The Tampa Bay lineup is facing a pitcher whose opponents have chased at an O-Swing% of 45.5% – 15 percentage points above league average. When batters expand against Gausman, his O-Contact% of 43.5% ensures that more than half of those chases result in swings and misses. This is the textbook Perfect Storm configuration: elite bat-missing supply meeting a lineup that will generate demand for those swings.
“When SwStr% exceeds 13% and opposing O-Swing% exceeds 33%, the structural Over probability on a strikeout prop increases materially. Gausman satisfies both conditions at extreme magnitudes – 20.3% SwStr% and 45.5% opponent O-Swing%.”
The secondary Perfect Storm candidate is Gavin Williams vs.
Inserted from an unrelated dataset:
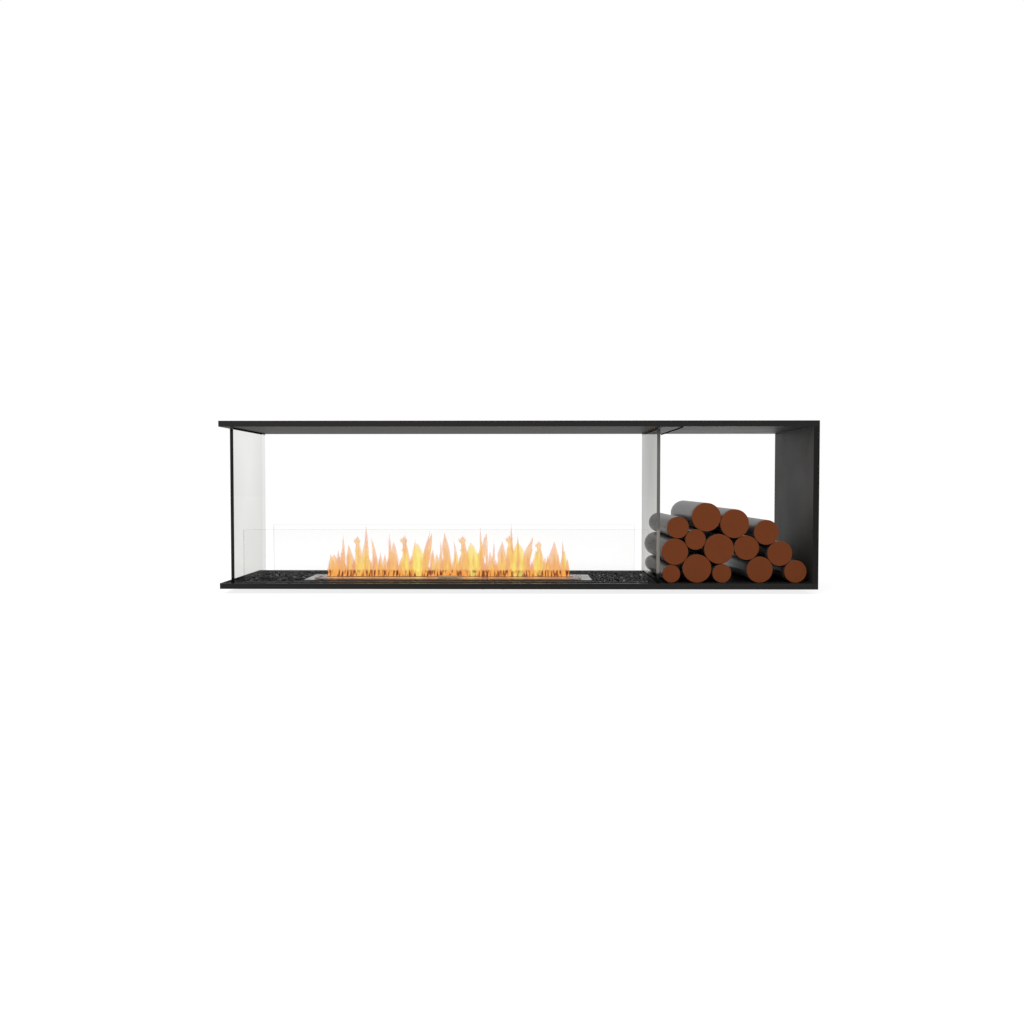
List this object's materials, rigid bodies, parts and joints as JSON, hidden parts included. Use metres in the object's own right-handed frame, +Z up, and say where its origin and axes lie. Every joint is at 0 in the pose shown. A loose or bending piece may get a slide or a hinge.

Kansas City Royals at Kauffman Stadium. Williams carries a SwStr% of 15.5%, a K% of 37.8%, and an O-Swing% of 34.2% against his arsenal. His O-Contact% of 41.0% confirms that when Royals hitters chase – and they will – they are not making contact. This is a high-confidence Over profile backed by two independent data streams pointing in the same direction.
Section 5: The K-Prop Market Application
The actionable hierarchy on today’s slate is clear. Gausman is the primary Over target – ladder his strikeout prop by targeting both the standard line and an alternative Over at a lower threshold to build structural coverage. Williams is the secondary Over play, with elite SwStr% and a documented chase-heavy opposing lineup.
The clearest Under candidate – a Pitch-to-Contact Trap – is Matthew Liberatore (STL), who carries a SwStr% of just 5.2%, a K/9 of 3.273, and a contact rate of 89.7%. Hitters are making contact on nearly nine out of ten swings against him. Fade any Over on his strikeout prop aggressively. Similarly, Brandon Sproat (MIL) posts a SwStr% of 6.4% with an O-Contact% of 72.7% – another structural Under in a market that may overvalue his raw K% of 20.0%.
The formula is simple: buy SwStr% above 15%, sell SwStr% below 8%, and let the math do the rest.